- Reducing liver function tests for statin monitoring
I was very pleased to read Homer et al’s paper on reducing liver function tests for statin monitoring.1 Over-testing involves cost, may lead to unnecessary further investigation, consumes clinical time and leads to patient anxiety.
LFTs may have become a ‘routine’ investigation in primary care,2 sometimes performed when a patient has non-specific symptoms and no particular pointers to liver disease. In the ALFIE study a large cohort of patients with incident LFT testing in primary care was followed up for the development of liver disease2. Of patients tested 21.7% had at least one abnormal liver function result in a routine LFT test battery while only 1.14% developed liver disease during follow up. This finding was backed up in the BALLETS study3 where fewer than 5% of people with abnormal LFT results in primary care were found to have a specific disease of the liver.
The British Society for Gastroenterology is preparing guidance on when to test LFTs and how to interpret the results. The guidelines should be published later this year.
The RCGP Liver Disease Clinical Priority Programme has been created to support the management of liver disease in primary care, and will publicise these guidelines when they are published on its resource page (www.rcgp.org.uk/cl...Competing Interests: None declared.
- E: Statins and the need to reduce testing
In clinical practice and conform QOF guidelines, it is still common practice to do a full biochemical profile as well as full lipids, despite NICE guidelines suggesting that once a patient is on maximal tolerated statins further lipid testing is not necessary.

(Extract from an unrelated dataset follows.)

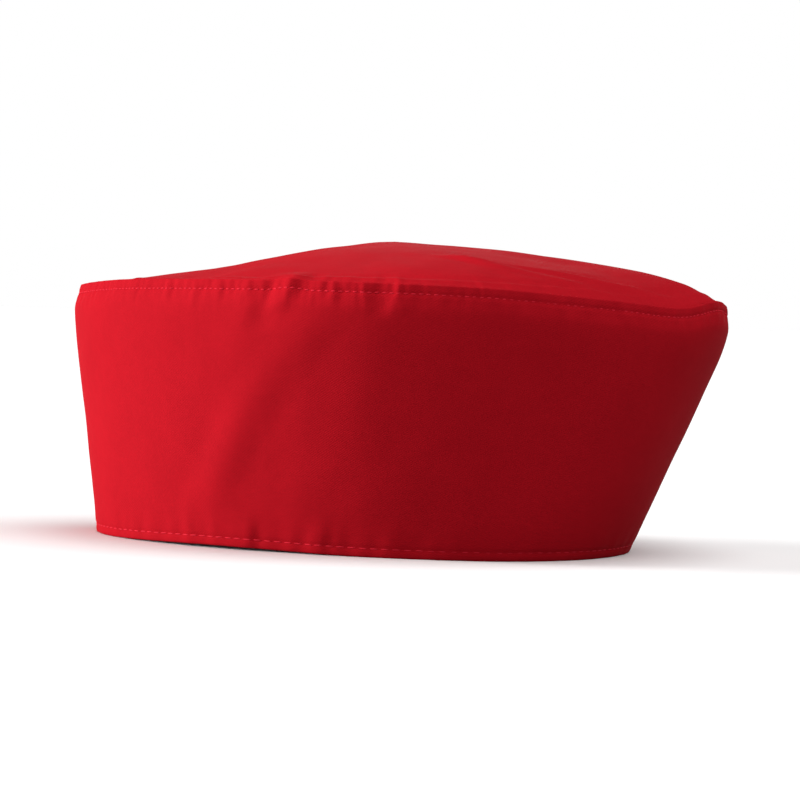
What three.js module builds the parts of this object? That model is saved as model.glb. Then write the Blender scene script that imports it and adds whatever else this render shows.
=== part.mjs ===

In 2011 I have a comment published in The Lancet, stating something similar, routine testing is not of any benefit.1
The cost savings suggested in this article are immense, if you take into account the time it takes for a receptionist to make the appointment, the health care assistance taken a blood sample, the transport costs to take it to the lab, the lab to process and report it and for the GP to file it, time and time again normal blood test results and then to see them back in the clinic for no other reason.
This article perfectly support this argument. It is now how to make this actually work in working practice.
1. de Vries, H. Raised liver enzymes in patients taking statins. The Lancet 2011; 377(9771) 1075.Competing Interests: None declared.